I'm interested in ways to get around the restriction on binary type conversion, because bit_cast uses copying to a variable on the stack, which is not very fast. But as far as I know, trivial types do not initialize memory in default constructors. Does it mean that for bit_casting into a trivial type we can use placement new with a pointer to the memory we are interested in and thus keep bytes in memory unchanged and save ourselves from unnecessary copying? Are there any positions of the standard on this issue that I can't find and that forbid me to use placement new with some "non-thematic" pointers?
For example, the first option is how others use this feature. The second option is how I want to use it.
#include <iostream>
using namespace std;
class Foo
{
private: int __unused0 : 31; //A little bit of binary magic
private: int __unused1 : 1;
public: Foo() : __unused0(1), __unused1(1) {} //We're still saving trivially_copyable, so we're good
};
int main()
{
//char bytes[1024];
//auto* foo = new(bytes) Foo;
Foo bytes{};
auto* foo = new(&bytes) int;
cout << *foo;
return 0;
}
UPD: The purpose of all this, dealing with raw bytes in memory without changing the container. In the simplest case, I need mini-optimizations like "check the high bit in a register", which is achieved with a single assembly command like [x < 0] while working with bit fields in structures creates a sequence of commands like [x & 0x80][x >> 7][x == 0].

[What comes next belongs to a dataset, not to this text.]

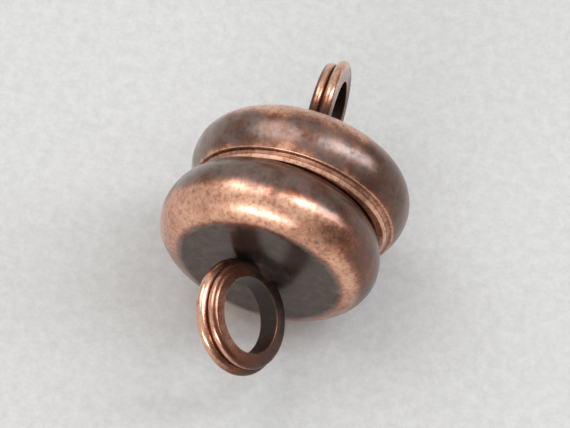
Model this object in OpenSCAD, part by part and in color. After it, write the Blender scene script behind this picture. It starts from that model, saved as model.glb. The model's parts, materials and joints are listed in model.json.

UPD2: I am interested in the probable possibility of using placement new in the code, because from the point of view of semantics. When using bit_cast we copy one object into another, and when using new we use the memory of object A as an initializer of object B. Both expressions are well optimized by modern compilers, but the point of the question is not whether it makes sense to write this way, but whether the standard is not violated when I write an expression based on placement new.
+I am aware that if we write something into object B I will get undefined behavior when using type A. This is quite logical.
You are describing something similar to what std::start_lifetime_as does in C++23.
Placement new "does not keep the object representation" (as it says here), which means that reading *foo is undefined behaviour since the int object hasn't been initialized. std::start_lifetime_as implicitly creates an int object with the same object representation and returns a pointer to it:
auto* foo = std::start_lifetime_as<int>(&bytes);
// A C++17 implementation
template<class T>
T* start_lifetime_as(void* p) noexcept {
// static_assert(std::is_implicit_lifetime_v<T> && std::is_trivially_copyable_v<T>);
static_assert(std::is_scalar_v<T> || std::is_array_v<T> || (std::is_class_v<T> && std::is_trivially_destructible_v<T> && std::is_trivially_copyable_v<T>));
std::byte object_representation[sizeof(T)];
std::memcpy(object_representation, p, sizeof(T));
void* result = ::new (p) std::byte[sizeof(T)];
std::memcpy(result, object_representation, sizeof(T));
return std::launder(reinterpret_cast<T*>(result));
}
The C++17 implementation follows the process described in P2590R2 in section 1.2. You might even be able to get away with:
template<class T>
T* start_lifetime_as(void* p) noexcept {
std::memmove(p, p, sizeof(T)); // Compiler might be able to optimize this better than two memcpys
// return pointer to the implicitly created object
return std::launder(reinterpret_cast<T*>(p));
}